I've heard it said that the size of ones passive intake should be double that of the exhaust so as not to stress the fans motor.  Does this ring true with experienced growers?  I'm thinking 6" exhaust and 4" intake.


----------



## The Hemp Goddess (Jul 21, 2014)

IME, you want your intakes larger than your exhaust.  A 4" intake and a 6" exhaust IS going to tax your fan unless you have it on a controller and dialed down.  The 6" will only be capable of exhausting as much as the 4" can let in.


----------



## Dman1234 (Jul 21, 2014)

make an intake in a way that it can be enlarged, this will allow you to try a 4inch and make it bigger if needed, what i have had to do is simply go by temp, if 4 inch hole and temps are still hi, enlarge it until temps drop. jmo


----------



## pcduck (Jul 21, 2014)

Dman1234 said:


> make an intake in a way that it can be enlarged, this will allow you to try a 4inch and make it bigger if needed, what i have had to do is simply go by temp, if 4 inch hole and temps are still hi, enlarge it until temps drop. jmo



And/or you lose negative pressure inside the grow room


----------



## The Hemp Goddess (Jul 22, 2014)

I have way more square inches of inlet than I have exhaust and still have no problems with negative pressure in my space.  

Keep in mind that a 6" hole is over twice as large as a 4" hole--with a 4" inlet and a 6" exhaust you pulling air through a hole that is 28 sq inches and only have an inlet of 12-1/2 sq inches.


----------



## Niblixdark (Jul 22, 2014)

So what if if exhaust is 6"  and you have a passive 4" as well as another ceiling exhaust but for emergency so its passive as well unless its on but I attached it to the side of the grow room, but my room is a room within a room, basically a bedroom but with a floating wall I built. the only true intake in my room is a furnace vent its, 6" 

 my temps get up to 30, most stay around 25-28.5c  1000watt hid and am about to add another too !!!  so I think I will be running into problems in the near future, its a new setup so, I have allot of ironing to do yet !  

<----vent>hose>inlinefan>hose>aircooledlight>hose>can filter<-----6"      <----- 4" air intake x2, 1 passive or manual  <------ 6" air intake  passive or manual


----------



## BROMAN (Aug 30, 2014)

thanks for the responses. i've gone with a 4"x14" wall vent at the bottom of the closet door along w/ a 3" hole for the extension cord.  from what im reading that should be enough.


----------



## Hackerman (Aug 30, 2014)

Somehow, that doesn't sound very big.

The tent I have has 3 vents that size and if I close 2 of them, the tent sucks itself inside out.

All depends on exhaust fan too but I would put in as big an intake as you can right now.
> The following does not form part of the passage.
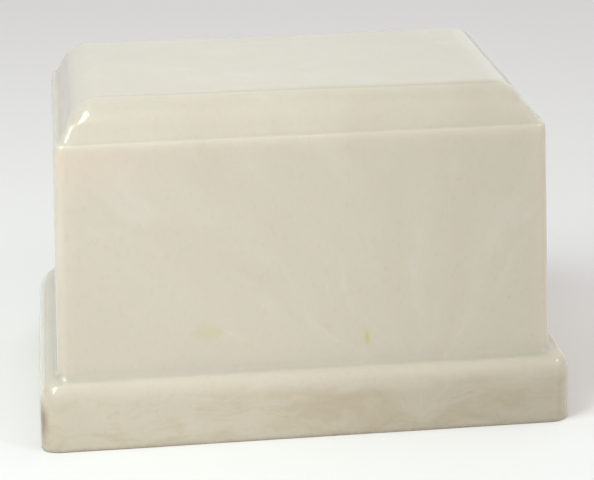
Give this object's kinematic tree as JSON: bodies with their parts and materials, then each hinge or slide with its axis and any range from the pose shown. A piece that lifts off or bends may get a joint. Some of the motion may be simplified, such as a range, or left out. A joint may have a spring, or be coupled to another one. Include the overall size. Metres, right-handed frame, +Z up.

It can never be too much but it it often not enough.

Plus, are you going to put something over the vent to block the light? That will probably impede air flow some as well.

I don't know. Just seemed small to me.


----------



## DrFever (Aug 30, 2014)

I always run   two  4" intakes  and two  4"  exhaust


----------



## BROMAN (Aug 31, 2014)

thanks Hackerman.  I figure my intake is double the size of the exhaust and then some. if necessary I will definitely cut another hole. also the closets not as airtight as a tent. I'm not worried about the light because of the way I'm sectioning off the closet for flower.


----------